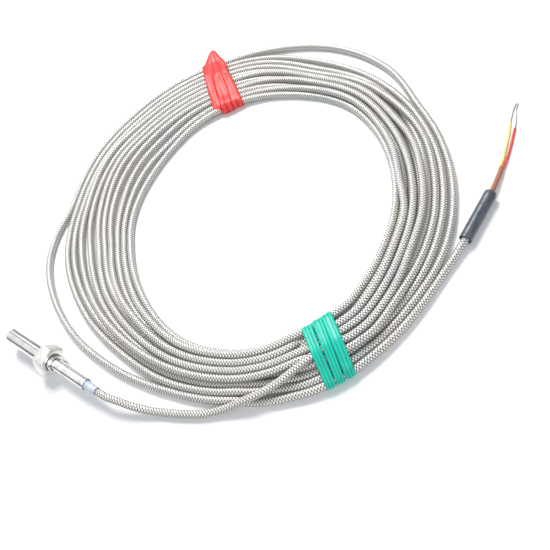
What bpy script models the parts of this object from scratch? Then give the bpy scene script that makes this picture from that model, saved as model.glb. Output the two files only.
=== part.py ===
"""Surface temperature probe with a hexagon nut, on a long braided lead wound into a loose hank.

Metres, +Z up. The probe lies along X with its tip towards -X and one flat of its nut on the floor.
The origin is on the floor, below the middle of the probe.
"""

import math

import bmesh
import bpy
from mathutils import Matrix, Vector

# Fits
CLEAR = 0.0003                # gap between neighbouring pieces
CUT_EXTRA = 0.001             # how far a cutter runs past the face it opens

# Shank, the closed pocket that holds the junction
SHANK_DIAMETER = 0.0080
SHANK_FRONT = 0.0260          # from the tip to the nut
SHANK_BACK = 0.0018           # what shows behind the nut
SHANK_WALL = 0.0009
SHANK_TIP_WALL = 0.0015
SHANK_TIP_RADIUS = 0.0011     # rounding of the closed tip
SHANK_MOUTH_CHAMFER = 0.0004

# Hexagon nut
NUT_FLATS = 0.0130
NUT_LENGTH = 0.0065
NUT_CHAMFER_ANGLE = math.radians(28)
NUT_FACE_DIAMETER = 0.0124    # flat round face inside the chamfer

# Crimp tube, which fits the shank's bore
TUBE_WALL = 0.0003
TUBE_INSET = 0.0080           # length held inside the shank
TUBE_OUT = 0.0217             # length that shows behind the shank
TUBE_EDGE = 0.0001            # rounding of its open end

# Outlet sleeve, which fits the crimp tube's bore
SLEEVE_WALL = 0.0007
SLEEVE_INSET = 0.0060
SLEEVE_OUT = 0.0070
SLEEVE_TAPER = 0.0002         # how much its radius drops towards the lead

# Measuring junction and its two core wires
WIRE_DIAMETER = 0.0005
WIRE_PITCH = 0.0018
BEAD_LENGTH = 0.0016
BEAD_WIDTH = 0.0030

# Braided lead
LEAD_DIAMETER = 0.0035
LEAD_END_IN_SLEEVE = 0.0100   # how far the lead runs into the shrunk sleeve

# Hank: a ring of turns that lie side by side on the left and two deep on the right.
# Each row gives an angle in degrees about its centre, and the outer radius, inner radius
# and height there in millimetres; the rows are evenly spaced.
HANK_CENTRE = (0.0417, 0.1121)
HANK_OUTLINE = (
    (-60, 96.8, 73.5, 7.2), (-30, 101.6, 73.0, 9.2), (0, 97.3, 69.0, 7.2), (30, 97.6, 69.2, 7.2),
    (60, 98.4, 72.3, 6.8), (90, 100.4, 75.0, 6.8), (120, 107.3, 75.6, 7.2), (150, 113.6, 72.8, 7.2),
    (180, 117.8, 67.2, 4.2), (210, 108.5, 65.6, 3.9), (240, 99.5, 65.8, 5.6), (270, 95.4, 71.0, 6.8),
)
SECTION_POWER = 0.5           # 1 is an ellipse, smaller values square it up
HANK_STATIONS = 72
SECTION_POINTS = 24

# Flat ties, each wrapped three times round the hank; angles are about the hank's centre
RED_WIDTH = 0.0049
GREEN_WIDTH = 0.0042
TIE_THICKNESS = 0.0007
TIE_BED = math.radians(11)    # half of the stretch that is lifted by the tie under it
RED_WRAPS = ((138.6, -0.9), (134.7, 0.0), (130.8, 0.9))
GREEN_WRAPS = ((-35.95, 0.35), (-32.5, -0.5), (-29.45, -0.95))

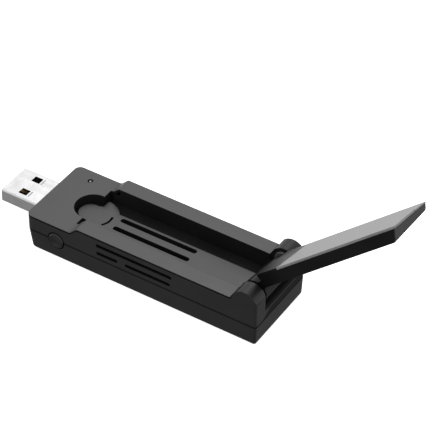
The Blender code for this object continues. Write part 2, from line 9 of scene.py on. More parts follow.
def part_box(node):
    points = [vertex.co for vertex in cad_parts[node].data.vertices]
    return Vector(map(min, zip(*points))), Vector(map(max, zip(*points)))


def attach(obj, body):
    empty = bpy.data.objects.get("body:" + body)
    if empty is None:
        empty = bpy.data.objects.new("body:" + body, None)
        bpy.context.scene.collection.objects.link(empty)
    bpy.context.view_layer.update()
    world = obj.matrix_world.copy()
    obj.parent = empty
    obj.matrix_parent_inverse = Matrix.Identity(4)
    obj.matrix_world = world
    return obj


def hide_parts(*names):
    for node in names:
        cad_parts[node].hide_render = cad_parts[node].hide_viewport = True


# A USB wireless network adapter with a fold-out antenna. The moulded pieces are made here in
# millimetres, with X measured from the plug end of the case, and are then put where the
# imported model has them. The antenna is made folded flat about its hinge, with its tip
# towards -X, and is then opened to where it stands at rest.

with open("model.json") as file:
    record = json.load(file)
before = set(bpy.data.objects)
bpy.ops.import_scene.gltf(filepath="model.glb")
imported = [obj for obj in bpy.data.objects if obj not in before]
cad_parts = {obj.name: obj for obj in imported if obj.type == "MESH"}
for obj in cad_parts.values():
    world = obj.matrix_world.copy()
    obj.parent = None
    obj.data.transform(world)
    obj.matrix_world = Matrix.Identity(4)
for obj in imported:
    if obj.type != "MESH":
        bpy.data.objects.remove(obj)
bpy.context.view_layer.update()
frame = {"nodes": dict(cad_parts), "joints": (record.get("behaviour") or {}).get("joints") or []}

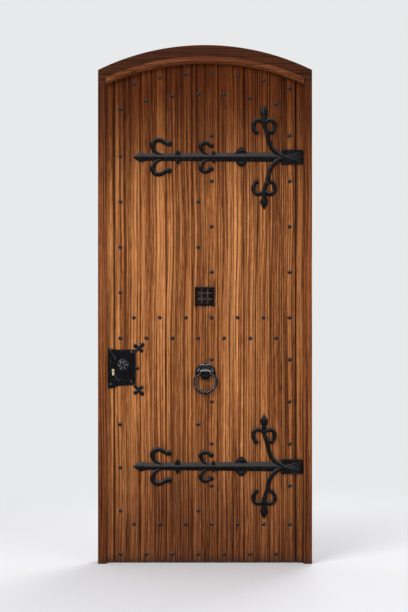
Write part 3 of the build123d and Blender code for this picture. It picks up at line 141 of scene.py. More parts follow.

---

Directions for this task: Please copy, word for word, every line from the first line of the records through the line containing "CUT_EXTRA = 0.001", with both of those lines included and nothing else.

Worked answer:
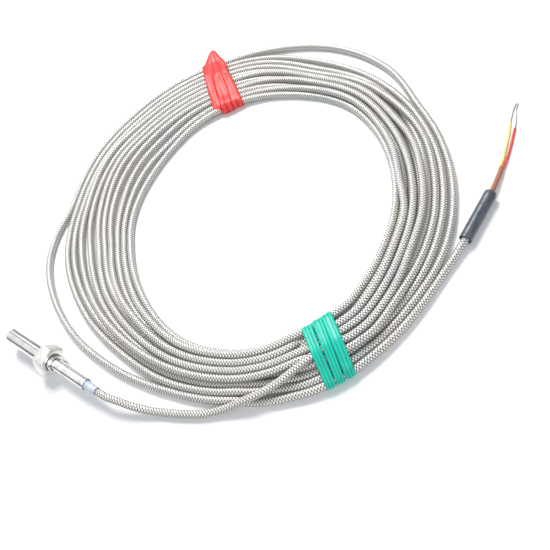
What bpy script models the parts of this object from scratch? Then give the bpy scene script that makes this picture from that model, saved as model.glb. Output the two files only.
=== part.py ===
"""Surface temperature probe with a hexagon nut, on a long braided lead wound into a loose hank.

Metres, +Z up. The probe lies along X with its tip towards -X and one flat of its nut on the floor.
The origin is on the floor, below the middle of the probe.
"""

import math

import bmesh
import bpy
from mathutils import Matrix, Vector

# Fits
CLEAR = 0.0003                # gap between neighbouring pieces
CUT_EXTRA = 0.001             # how far a cutter runs past the face it opens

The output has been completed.